In 1997, two years after taking over as Music Director of the Master Singers, Grossman started a Children’s Concert series in collaboration with Lexington public schools. “I’m very happy to be able to bring this kind of music to children,” he says. “A lot of kids think choral singing is something you do while you’re in school, or in college, and not only do we give them a chance to sing with us, we show them that this is something some people do for their whole lives.” This season’s free concert will take place at Clarke Middle School, on Saturday March 14, 2015.

A previous Children’s Concert at Clarke encouraged Catherine Sukow to audition for the Master Singers, three years ago. “As a mom, I appreciated the fact that they came to sing a concert for and along with the students,” says Sukow. She wondered about the source of “the crazy, fun rounds that they got the whole audience to sing,” and found out later that they were Grossman’s creations.

Sukow looks forward to tackling a full-scale Grossman composition in the final concert of the season, on May 16, 2015. This will mark the official 20th Anniversary celebration, says Grossman, who will make also an unusual appearance on that occasion as a violinist, in the ensemble accompanying guest artist Frank Powdermaker in J.S. Bach’s Violin Concerto in A Minor. As for his own composition for that concert, Grossman says: “it is not yet completed or named.” He adds with a laugh, “But we’re talking about May here, so we’re on schedule.”
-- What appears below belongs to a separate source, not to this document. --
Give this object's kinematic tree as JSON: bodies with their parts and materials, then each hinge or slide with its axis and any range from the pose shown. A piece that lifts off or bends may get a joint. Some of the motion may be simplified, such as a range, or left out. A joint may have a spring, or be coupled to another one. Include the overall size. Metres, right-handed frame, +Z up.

Grossman’s ability to inspire loyalty among his singers is attested by the long-term commitment of so many members of the ensemble. “I look forward to each season, and hope to be part of the adventure for many more,” says Chmela. For his part, Grossman highly values his enduring partnership with the Master Singers. “No conductor is guaranteed a position,” he says. “Anybody who has the good fortune to be a music director, let alone to work with a group for 20 years, is a very lucky person.”